To reflect reality more closely, we need a model like the one I present at the very far right. A lab uses similar methods across the board to study a variety of hypotheses: 1/3 hypotheses with strong population support (so their standard method yields 80% power), 1/3 with weaker population support (so, 50% power), and 1/3 hypotheses that are just not true at all (so, 5% power). This gives the lab’s publication choices a chance to represent meaningful differences in reality, not just random variance in sampling.

What happens here?


This lab, as expected, flushes out almost all of its tests of nonexistent effects, and finds relatively more success with research lines that have high power based on a strong effect, versus low power based on a weaker effect. As a result, inflation of published findings is still appreciable, but less problematic than if each study is done at a uniform 50% power.

To sum up:

  1. A typical lab might expect to have its published results show inflation above their power levels even if it commits to reporting all studies relevant to each separate topic it publishes on.
  2. This is because of sampling randomness in which topics are “survivors.” The more a lab can reduce this random factor — by running high-powered research, for example — the less lab-wise selection creates inflation in reported results.
  3. A lab’s file drawer creates the most inflation when it tries to create uniform conditions of low power — for example, trying to economize by studying strong effects using weak methods and weak effects using strong methods, so that a uniform post-hoc power of 50% is reached (as in the first example). It may be better to let weakly supported hypotheses wither away (as in the hybrid lab example).

And three additional observations:

  1. These problems vanish in a world where all results are publishable because research is done and evaluated in a way that reflects confidence in even null results (for example, the world of reviewed pre-registration). Psychology is a long way from that world, though.
  2. The labwise file drawer adds another degree of uncertainty when trying to use post-hoc credibility analyses to assess the existence and extent of publication bias. Some of that publication bias may come from the published topic being simply more lucky than other topics in the lab.
  3. If people are going to disagree on the implications, a lot of it will hinge on whether it is ethical to not report failed lines of research. Those who think it’s OK will see a further reason not to condemn existing research, because part of the inflation used as evidence for publication bias could be due to this OK practice. Those who think it’s not OK will press for even more complete reporting requirements, bringing lab psychology more in line with practices in other lab sciences (see illustration).

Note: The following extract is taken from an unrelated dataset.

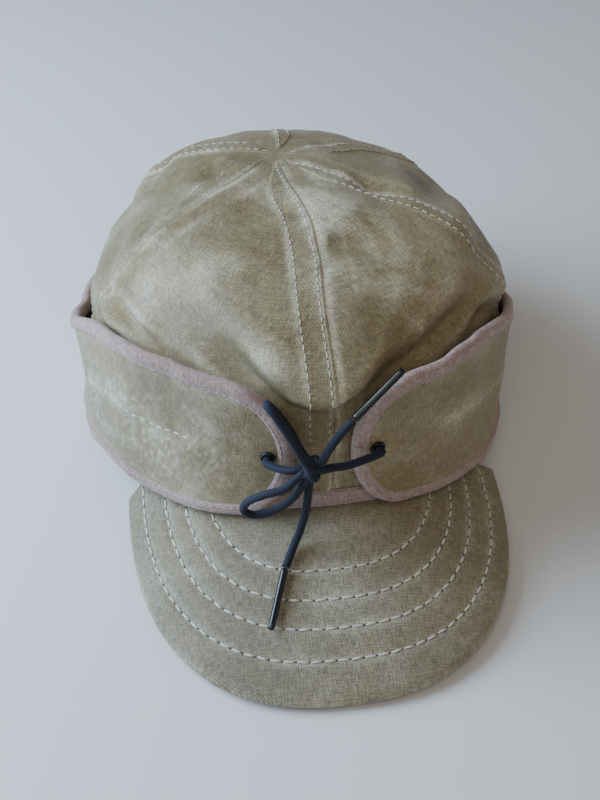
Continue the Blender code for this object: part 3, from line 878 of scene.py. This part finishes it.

    Being trusted is a privilege.



Quadratic Confounds, Linear Controls: A Doubt About That “Air Rage” Study

This past week it was hard to miss reading about the “air rage” study by Katherine DeCelles and Michael Norton, published in PNAS. They argued that economy-class passengers exposed to status inequalities when the flight had a first-class section were more likely to become belligerent or drunk — especially when the airplane boarded from the front and they had to walk right by those first-class 1%-ers in their sprawling leather seats. (article; sample news report).

Sounds compelling. But Andrew Gelman had doubts, based on some anomalies in the numbers and the general idea that it is easy to pick and choose analyses in an archival study. Indeed, for much research, one can level the critique that researchers are taking advantage of the “garden of forking paths”, but it’s harder to assess how much the analytic choices made could actually have influenced the conclusions.

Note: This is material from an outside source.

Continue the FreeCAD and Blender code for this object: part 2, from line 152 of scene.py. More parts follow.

This is where I found something interesting. In research that depends on multiple regression analysis, it’s important to compare zero-order and regression results. First, to see whether the basic effect is strong enough, so that the choices made for which variables to control for wouldn’t impact the results too much. Second, to see whether the conclusions being drawn from the regression line up with the zero-order interpretation of the effect that someone not familiar with regression would likely draw.

It’s already been remarked that the zero-order stats for the walk-by effect actually show a negative correlation with air rage; the positive relationship comes about only when you control for a host of factors. But the zero-order stats for the basic first-class air rage effect on economy are harder to get clear in the report. In the text, they are reported in raw, absolute numbers: over ten times as many air rage incidents occur on a yes/no basis in economy class when first class is present compared to when it is not. However, these raw numbers are naturally confounded by two factors that are highly correlated with the presence of a first class (see table S1 in the supplementary materials): length of flight and number of seats in economy. So you have to control for that in some way.

There was no data on actual number of passengers, but number of seats was used as a proxy for number of passengers, given that over 90% of flights are typically fully sold on that airline. In the article, number of seats and flight time are controlled for together, entered in the paper’s regression analysis on raw incident numbers per-flight. Not surprisingly, seats and time are correlated highly, nearly .80 (bigger planes fly longer routes), so including one after the other will not improve prediction much.

But most importantly, this approach doesn’t reflect that the effect of time and passenger numbers on behavioral base rates is multiplicative. That is, the raw amount of any kind of incident on a plane is a function of the number of people times the length of the flight, before any other factors like first class presence come into play. So what you need to do to model the rate of occurrence is  introduce an interaction term multiplying those two numbers – not just entering the two as predictors.

Or to put it another way – the analysis they reported might give a much lower effect of first class presence if they had taken as their outcome variable the proportion of air rage incidents per seat, per flight hour, because the outcome is still confounded with the size/length of the flight if you just control for the two of them in parallel.

Still confused? OK, one more time, with bunnies and square fields.

Rabbit fields

Although the data are proprietary and confidential, I would really appreciate seeing an analysis either controlling for the interaction of time and seats, or dividing the incidents by the product of time and number of seats before they go in as DVs, to arrive at the reasonable outcome of incidents per person per hour.

One other thing. Beyond their mere effects on base rates, long hours and many passengers may each affect raw numbers of air rage in a more exponential way – each with a quadratic function – by also leading to higher rates of incidents, even per person per hour, through higher numbers of potential interactions, and flight fatigue. So ideally, if you’re keeping raw numbers as the DV, the quadratic as well as linear functions of passenger numbers and flight time need to be modeled.

So the bottom line here for me is not that the garden of forking paths is in play, but that the wrong path appears to have been taken. I look forward to any feedback on this – especially from the authors involved.